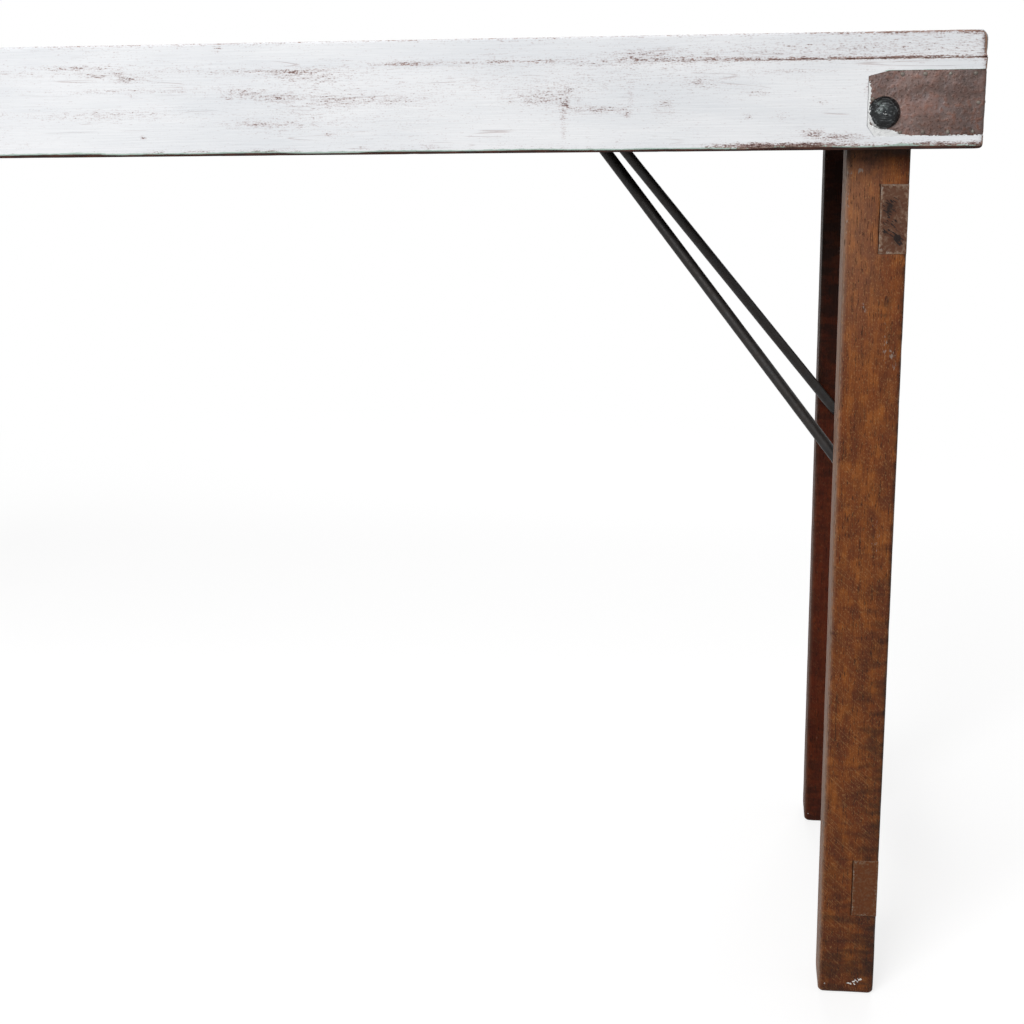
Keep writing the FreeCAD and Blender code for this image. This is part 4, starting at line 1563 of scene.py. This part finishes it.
@dataclass
class PivotBolt:
    """A bolt with a forged head, which a leg frame turns on.

    Attributes:
        side: the end of the table.
        face: the long side of the table.
        radius: the head's radius.
        rise: how far its crown stands out.
        shank: radius of its shank.
        pitch: of its thread.
        thread: length of its thread.
        groove: depth of its thread.
    """

    side: Side
    face: Face
    radius: float = 11 * MM
    rise: float = 7.5 * MM
    shank: float = 5 * MM
    pitch: float = 1.5 * MM
    thread: float = 25 * MM
    groove: float = 0.8 * MM

    AROUND = 40  # points of a ring
    BLOWS = 26  # hammer blows on the head
    SPREAD = 2.39996  # turn from one blow to the next: the golden angle spreads them evenly
    SINK = 0.16 * MM  # how deep a blow goes
    RINGS = 26 * MM  # how far from its tip the thread's close rings start

    @property
    def node(self) -> str:
        """The frame's node that this bolt stands for."""
        return f"pivot_bolt_{self.face.label}_{self.side.label}"

    def head(self, angle: Array) -> Array:
        """The rings of the head, from its crown to its rim.

        The head is a dome cut by flats that a hammer left: at each place the lowest of the dome and
        many planes that just cut it, with a small dimple in the middle.

        Args:
            angle: the angles of a ring's points.

        Returns:
            The rings, with the seat at Y = 0 and the crown at -rise.
        """
        out = np.concatenate([[0.03, 0.07, 0.11], np.linspace(0.17, 1, 14)])[:, None]
        sphere = (self.radius**2 + self.rise**2) / (2 * self.rise)
        across = out * self.radius * np.cos(angle)
        up = out * self.radius * np.sin(angle)
        height = np.sqrt(sphere**2 - across**2 - up**2) - sphere + self.rise
        seed = 71 + 2 * self.side.value + self.face.value
        for blow in range(self.BLOWS):
            far = self.radius * (0.15 + 0.8 * math.sqrt((blow + 0.5) / self.BLOWS))
            way = self.SPREAD * blow + seed
            over, high = far * math.cos(way), far * math.sin(way)
            deep = math.sqrt(sphere**2 - far**2)
            slope = -1 / deep
            top = deep - sphere + self.rise
            tilt = slope * (over * (across - over) + high * (up - high))
            height = np.minimum(height, top - self.SINK + tilt)
        dimple = 0.4 * MM * np.exp(-((out / 0.07) ** 2))
        return np.stack([across, -(np.clip(height, 0.3 * MM, None) - dimple), up], axis=-1)

    def stem(self, angle: Array, length: float) -> Array:
        """The rings of the shank, with a saw-tooth thread that winds once round in each pitch.

        Args:
            angle: the angles of a ring's points.
            length: of the shank.

        Returns:
            The rings, from the seat to the tip.
        """
        threads = np.arange(length - self.RINGS, length - 0.8 * MM, 0.25 * MM)
        depths = np.concatenate([[0.0, 1.0 * MM], threads])[:, None]
        turns = depths / self.pitch - angle / (2 * math.pi)
        tooth = np.abs((turns % 1) - 0.5) * 2
        radii = self.shank - np.where(depths > length - self.thread, self.groove * tooth, 0)
        radii = np.concatenate([radii, np.full((1, self.AROUND), self.shank - 1 * MM)])
        depths = np.broadcast_to(np.concatenate([depths, [[length]]]), radii.shape)
        return np.stack([radii * np.cos(angle), depths, radii * np.sin(angle)], -1)

    def shape(self) -> Shape:
        """The whole bolt, with the layers smear, fresh and shade.

        Returns:
            The bolt's surface.
        """
        low, high = (np.array(corner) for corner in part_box(self.node))
        angle = np.linspace(0, 2 * math.pi, self.AROUND, endpoint=False)
        head = self.head(angle)
        rim = head[-1:] * [1, 0, 1]
        rings = np.concatenate([head, rim, self.stem(angle, high[1] - low[1] - self.rise)])
        made = rings_surface(rings[:, ::-1])
        middle = (low + high) / 2
        seat = low[1] + self.rise if self.face is Face.FRONT else high[1] - self.rise
        made.points = made.points * [1, -self.face.value, 1] + [middle[0], seat, middle[2]]
        if self.face is Face.BACK:
            made.faces = [corners[::-1] for corners in made.faces]
        made.layers = self.weathered(made.points - middle)
        return made

    def weathered(self, offsets: Array) -> dict[str, Array]:
        """The finish's layers: paint at the rim, a ring of white round the dimple as a painted
        highlight, a painted sheen on the head's upper part, and painted shade at its rim.

        Args:
            offsets: the bolt's points, from its middle.

        Returns:
            The layers smear, fresh and shade.
        """
        far = np.hypot(offsets[:, 0], offsets[:, 2]) / self.radius
        toward = -self.side.value * offsets[:, 0] / self.radius
        lower = -offsets[:, 2] / self.radius
        rim = np.clip(1.4 * (toward + 0.45 * lower - 0.35), 0, 1) * ramp(far, 0.62, 0.95)
        # a painted highlight: a ring of white round the dimple, for the glint at the crown
        ring = 0.62 * np.exp(-(((far - 0.09) / 0.04) ** 2))
        # painted sheen: light on the upper part of the head
        painted_sheen = np.exp(-((toward - 0.3) ** 2 + (lower + 0.45) ** 2) / 0.16)
        return {
            "smear": np.maximum(0.8 * rim, ring),
            "fresh": 0.8 * painted_sheen,
            # painted shade at the rim of the head
            "shade": 0.3 * ramp(far, 0.6, 1),
        }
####
- Requirement
Reproduce all of the material above word for word.

- Solution to this exercise
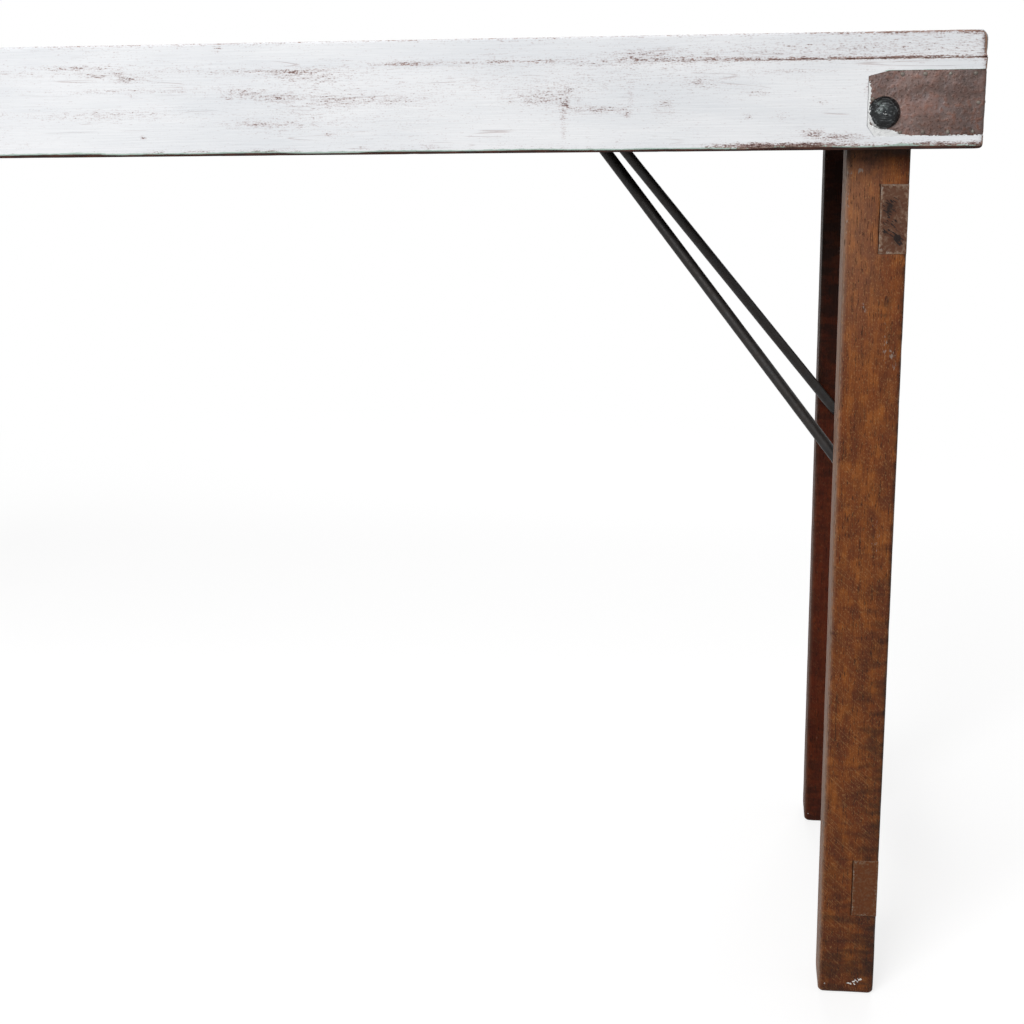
Keep writing the FreeCAD and Blender code for this image. This is part 4, starting at line 1563 of scene.py. This part finishes it.
@dataclass
class PivotBolt:
    """A bolt with a forged head, which a leg frame turns on.

    Attributes:
        side: the end of the table.
        face: the long side of the table.
        radius: the head's radius.
        rise: how far its crown stands out.
        shank: radius of its shank.
        pitch: of its thread.
        thread: length of its thread.
        groove: depth of its thread.
    """

    side: Side
    face: Face
    radius: float = 11 * MM
    rise: float = 7.5 * MM
    shank: float = 5 * MM
    pitch: float = 1.5 * MM
    thread: float = 25 * MM
    groove: float = 0.8 * MM

    AROUND = 40  # points of a ring
    BLOWS = 26  # hammer blows on the head
    SPREAD = 2.39996  # turn from one blow to the next: the golden angle spreads them evenly
    SINK = 0.16 * MM  # how deep a blow goes
    RINGS = 26 * MM  # how far from its tip the thread's close rings start

    @property
    def node(self) -> str:
        """The frame's node that this bolt stands for."""
        return f"pivot_bolt_{self.face.label}_{self.side.label}"

    def head(self, angle: Array) -> Array:
        """The rings of the head, from its crown to its rim.

        The head is a dome cut by flats that a hammer left: at each place the lowest of the dome and
        many planes that just cut it, with a small dimple in the middle.

        Args:
            angle: the angles of a ring's points.

        Returns:
            The rings, with the seat at Y = 0 and the crown at -rise.
        """
        out = np.concatenate([[0.03, 0.07, 0.11], np.linspace(0.17, 1, 14)])[:, None]
        sphere = (self.radius**2 + self.rise**2) / (2 * self.rise)
        across = out * self.radius * np.cos(angle)
        up = out * self.radius * np.sin(angle)
        height = np.sqrt(sphere**2 - across**2 - up**2) - sphere + self.rise
        seed = 71 + 2 * self.side.value + self.face.value
        for blow in range(self.BLOWS):
            far = self.radius * (0.15 + 0.8 * math.sqrt((blow + 0.5) / self.BLOWS))
            way = self.SPREAD * blow + seed
            over, high = far * math.cos(way), far * math.sin(way)
            deep = math.sqrt(sphere**2 - far**2)
            slope = -1 / deep
            top = deep - sphere + self.rise
            tilt = slope * (over * (across - over) + high * (up - high))
            height = np.minimum(height, top - self.SINK + tilt)
        dimple = 0.4 * MM * np.exp(-((out / 0.07) ** 2))
        return np.stack([across, -(np.clip(height, 0.3 * MM, None) - dimple), up], axis=-1)

    def stem(self, angle: Array, length: float) -> Array:
        """The rings of the shank, with a saw-tooth thread that winds once round in each pitch.

        Args:
            angle: the angles of a ring's points.
            length: of the shank.

        Returns:
            The rings, from the seat to the tip.
        """
        threads = np.arange(length - self.RINGS, length - 0.8 * MM, 0.25 * MM)
        depths = np.concatenate([[0.0, 1.0 * MM], threads])[:, None]
        turns = depths / self.pitch - angle / (2 * math.pi)
        tooth = np.abs((turns % 1) - 0.5) * 2
        radii = self.shank - np.where(depths > length - self.thread, self.groove * tooth, 0)
        radii = np.concatenate([radii, np.full((1, self.AROUND), self.shank - 1 * MM)])
        depths = np.broadcast_to(np.concatenate([depths, [[length]]]), radii.shape)
        return np.stack([radii * np.cos(angle), depths, radii * np.sin(angle)], -1)

    def shape(self) -> Shape:
        """The whole bolt, with the layers smear, fresh and shade.

        Returns:
            The bolt's surface.
        """
        low, high = (np.array(corner) for corner in part_box(self.node))
        angle = np.linspace(0, 2 * math.pi, self.AROUND, endpoint=False)
        head = self.head(angle)
        rim = head[-1:] * [1, 0, 1]
        rings = np.concatenate([head, rim, self.stem(angle, high[1] - low[1] - self.rise)])
        made = rings_surface(rings[:, ::-1])
        middle = (low + high) / 2
        seat = low[1] + self.rise if self.face is Face.FRONT else high[1] - self.rise
        made.points = made.points * [1, -self.face.value, 1] + [middle[0], seat, middle[2]]
        if self.face is Face.BACK:
            made.faces = [corners[::-1] for corners in made.faces]
        made.layers = self.weathered(made.points - middle)
        return made

    def weathered(self, offsets: Array) -> dict[str, Array]:
        """The finish's layers: paint at the rim, a ring of white round the dimple as a painted
        highlight, a painted sheen on the head's upper part, and painted shade at its rim.

        Args:
            offsets: the bolt's points, from its middle.

        Returns:
            The layers smear, fresh and shade.
        """
        far = np.hypot(offsets[:, 0], offsets[:, 2]) / self.radius
        toward = -self.side.value * offsets[:, 0] / self.radius
        lower = -offsets[:, 2] / self.radius
        rim = np.clip(1.4 * (toward + 0.45 * lower - 0.35), 0, 1) * ramp(far, 0.62, 0.95)
        # a painted highlight: a ring of white round the dimple, for the glint at the crown
        ring = 0.62 * np.exp(-(((far - 0.09) / 0.04) ** 2))
        # painted sheen: light on the upper part of the head
        painted_sheen = np.exp(-((toward - 0.3) ** 2 + (lower + 0.45) ** 2) / 0.16)
        return {
            "smear": np.maximum(0.8 * rim, ring),
            "fresh": 0.8 * painted_sheen,
            # painted shade at the rim of the head
            "shade": 0.3 * ramp(far, 0.6, 1),
        }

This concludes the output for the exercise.